Being in the arts, I find it difficult to talk about Jersey City without mentioning New York. Jersey City is always in relationship with NYC in a way that NYC is not in relationship with us.  Though we are so close geographically and we work with New York artists, Jersey City is distinctly not New York. So there’s that. There’s a lot of movement here—people moving in and out of town, money moving through, development and redevelopment. This makes Jersey City an interesting, often challenging, place to build an organization. It’s a place that wants your blood the same way that New York does, but without the international cache. It takes either a very laid back or a scrappy kind of individual to sustain things here.

Ben: I started out just being here making things, and I think the staying and making has now become a kind of resistance work. I was initially here because there was a big, vibrant arts community that was very connected and supported. Over time, the city killed it on purpose and what survived was (obviously) the big art organizations and then the people who are doing resistance artwork and keeping small spaces alive. The people who keep making weird work, keep seeking out connections between smaller, underground arts organizations and artists.

What is SMUSH’s place in its local neighborhood?

Ben: SMUSH has old school Jersey City storefront energy, and is very different from a lot of other art spaces that are designed to look like some sort of Abercrombie and Fitch or Crate and Barrel flagship store with their huge, soulless panes of glass. It feels odd and really fun to walk up to a thing that could easily be a cell phone accessory store if we weren’t in there. Lots of locals eventually find their way in, even if it’s brief. Something finally gets them to walk through the door. A lot of times it’s the odd thing you pass while you take your kids to school or on the way to the train. “What the hell is in the window of this place now?” It’s a Pee-wee Herman Doll. It’s a TV set. It’s a person. Things are always changing based on what’s happening in the space. You will come in at some point. It’s unavoidable. We’re a neighborhood oddity in a really great way. I’ve witnessed entire families walking by with their eyes magnetized to the window. When they finally come in, they say things like, “Oh my god, we always talk about this place.”

Katelyn: And then I see them in the grocery store two days later.

What are your plans and goals going forward at SMUSH?

Katelyn: The main goal, which kind of has to be the plan, is to make what we do sustainable. Most immediately, that means paying ourselves for at least a portion of the work that we do, because until (literally) yesterday, all of the administrative and leadership work was on a volunteer basis. That is a death sentence for the organization. We can’t do that anymore with how much programming we offer. One way to make things more sustainable is by using creative approaches to get more money in the door through grassroots fundraising, grants, and fiscal sponsorship. Another is doing less work—running fewer programs. Already this year, we’re on track to either host or participate in around 35 events whereas in previous years it was between 60 and 80. We’re being a lot more thoughtful about what and how much we program.
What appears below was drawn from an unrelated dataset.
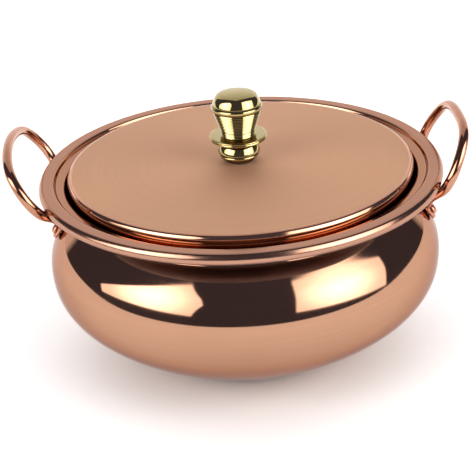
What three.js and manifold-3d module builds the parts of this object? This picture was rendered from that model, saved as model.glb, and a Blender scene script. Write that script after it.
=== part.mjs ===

We want to maintain a feeling of fullness and quality while also setting ourselves up to do this for as long as possible.

Over the last couple of years, we’ve gone from seeing our primary value as being in the events we produce to dividing that value between those events and the space we hold in and for our community. I understand persistence to be of greater value than I did before. Part of that has to do with how rapidly Jersey City is changing. Skyscrapers are popping up everywhere, and the mayor is dedicated to thorough redevelopment of Journal Square, which is blocks away from us. Holding the space and holding our values in place is essential because we could very easily be swept away by the tide of these changes.

Ben: For this season, we have some pretty cool, big immersive installation pieces coming to the gallery under the theme of Climate Grief. Because these pieces take over the whole space, anything that happens in the gallery happens in the world the artists’ are creating. The artists we’re working with on these projects are creators that we have relationships with, and that we believe in and care about.

Katelyn: “In March there’ll be a show called Once She Dries about coral reefs, and in April there’ll be a Climate Grief Temple. We also have our fifth birthday on February 25, which is a party and a fundraiser. This year will be even more outrageous than previous years. It’s the “Tropi-Papi Quinceañera (minus 10 we’re turning 5) Birthday Party”—tropical themed plus pink because it’s always pink. The party is designed to make it as fun as possible for people to give us money because we care very much about both of those things. There’s usually crafts, games, a little thank you from us, and always cake! Our pick-a-plaques and silent auction are offered both online and in person because although our work is very based in place, there are people who care about SMUSH across the country.

There will also be two more seasonal community potlucks—spring and summer, a GOMO open mic, and monthly Work/Shares on Zoom. In May, we’re going to do the fourth installment of our Zero to 90: A Very Affordable Art Show. And we’d love to bring back our Curatorial Fellowship in Dance in future seasons.

Will either of you grace us with any final parting words?

Katelyn: I want to say that we really enjoy doing this. We like getting to know artists and their projects and their ideas. We like growing with them over time. We like seeing people not only share more of themselves, but try things. I guess what I’m trying to find a short way to say (and it’s not working) is that people come into SMUSH via a point of entry usually tied to a specific discipline, and a very short time later they’re either sharing that they work in multiple disciplines or experimenting in multiple disciplines. For example, someone who came in as a visual artist is now hosting most of our open mics. A poet had our most successful visual art show. You get to be fully yourself at SMUSH. It’s a blessing, and also something we insist on.